Economics 113: American Economic History: The First Month Audio Files
A Berkeley Joke

Eric Chaney (2007), "Assessing Pacification Policy in Iraq: Evidence from Iraqi financial Markets"

Ah. I cannot find this paper by Berkeley graduate student Eric Chaney from last spring anywhere on the internet. So here it is:

Eric Chaney (2007), "Assessing Pacification Policy in Iraq: Evidence from Iraqi financial Markets" (Berkeley: U.C. Berkeley Department of Economics).

At the end of January 2006 the Iraqi government issued roughly $2.7 billion of debt in exchange for over $20 billion of Saddam-era commercial claims. I use variation in the price of this sovereign debt to evaluate pacification policy in Iraq. Structural change models are run in conjunction with conventional event study analysis. The techniques applied provide an additional vehicle to "objectively" inform policy in areas where data collection is difficult and policies are time sensitive. Results suggest that sectarian violence was the biggest threat to Iraqi stability in the period analyzed. I find that military operations alone did not sufficiently address Iraq's security problems. The market viewed political negotiations between the interested parties as the most effective stabilization policy. It appears, however, that negotiations among Iraqi parties have reached a dead-end. In the absence of regional (especially Iranian) cooperation the prospects for Iraq's current government seem dim.

Michael Greenstone cites Eric's paper in Michael Greenstone (2007), "Is the 'Surge' Working? Some New Facts" (Cambridge: MIT):

I especially thank Eric Chaney for alerting me to the existence of Iraqi government bonds...

Background. Before analyzing these time series, it is informative to know the history of the Iraqi bonds, some details on how bonds are priced on secondary bond markets, and why it is reasonable to assume that world financial markets can efficiently aggregate the available information on Iraq’s future.
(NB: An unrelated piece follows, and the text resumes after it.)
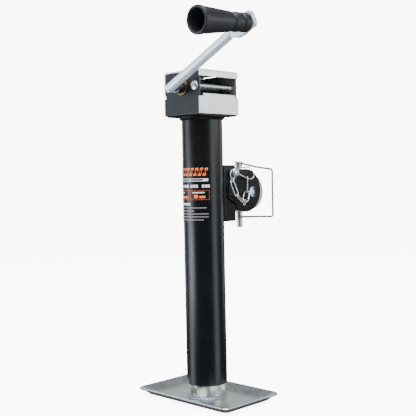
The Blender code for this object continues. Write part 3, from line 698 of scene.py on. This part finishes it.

Prior to Iraq’s invasion of Kuwait in 1990, Iraq issued about $130 billion in debt. After the Gulf war, they defaulted on this debt. When the US led coalition invaded Iraq in 2003, the holders of this debt were spread around the world. The Paris Club held claims of approximately $40 billion, Persian Gulf creditors had another $65 billion and the remainder was in the hands of commercial creditors (Chaney 2007)...

A trader at JP Morgan said that "As much as 90% may have gone from the original holders (banks, trading companies, engineering firms etc., i.e., not investment funds) to investment funds. And of that [the bond are] are about evenly split between hedge funds and “real money” accounts (maybe slightly more in “real money”)." [Quoted in Chaney (2007), page 4]. Further there has been substantial trading of these bonds; about $4.1 billion of these bonds were traded in the first quarter of 2006 when they were issued and roughly $1.6 billion in the second quarter (Chaney 2007)...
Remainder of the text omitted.